Again when the apostle assures us in Colossians 1:19, that "it pleased all the fullness (of the Godhead — the whole Godhead) to dwell in Him," this is impossible to make consistent with the Kenotic view of self-contraction within the limits of mere manhood. We may be indeed very feeble in understanding what is meant by this, but it is not contraction at all but expansion of our conception of Christ as Man. It is not Kenoticism, nor consistent with it.

But, apart from Kenoticism, the Apollinarian conception of the Lord's humanity does not present a basis for a human life capable of faith, of temptation, of sympathy with ordinary human experience, of growth in wisdom such as is explicitly attributed to Him. The singleness of personality which is indeed very manifest in it — and which is its attraction to the perplexed intellect — is gained at too great a cost. We must assert against the Apollinarian His true Manhood, and against the Kenoticist His complete Godhead; even while we own that the connection between these is inscrutable, and must remain so: comforting ourselves with the assurance that that is after all what our Lord Himself has declared.
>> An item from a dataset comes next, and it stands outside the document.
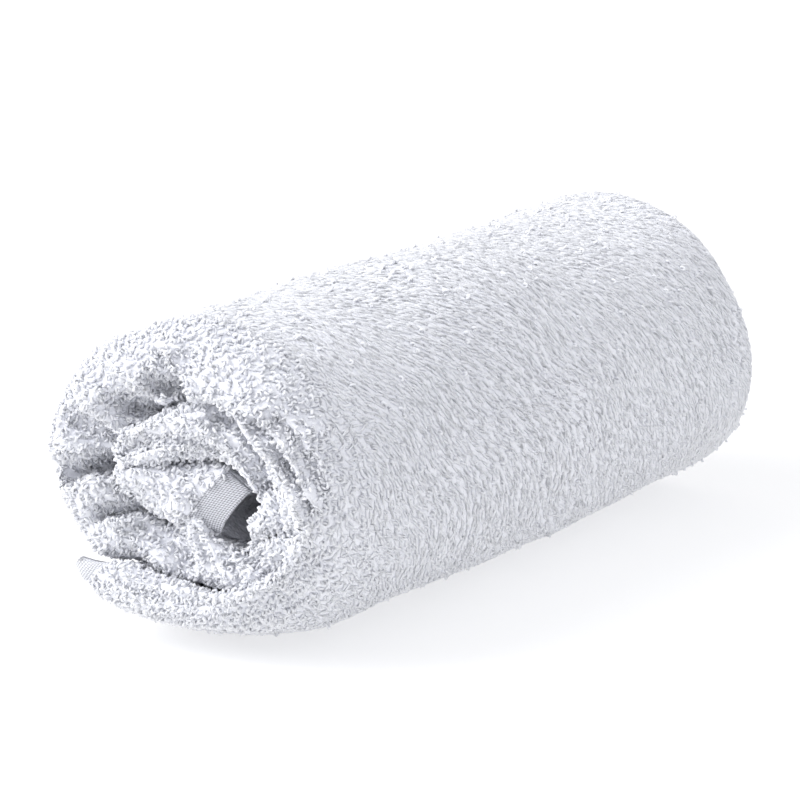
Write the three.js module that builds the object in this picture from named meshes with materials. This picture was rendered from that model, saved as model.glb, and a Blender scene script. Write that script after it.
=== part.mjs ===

We know not the Son in the mystery of His nature; but we do know Him in His union of Godhead and manhood the living Link between God and His creatures, which can never be undone, and will never give way whatever be the strain upon it. In Him before God, accepted in the Beloved, we are "bound in the bundle of life with the Lord our God" in a way no human thought could have dreamed in its highest imagining. But it is no imagination, but the assurance that He Himself has given us: "Because I live ye shall live also" (John 14:19.)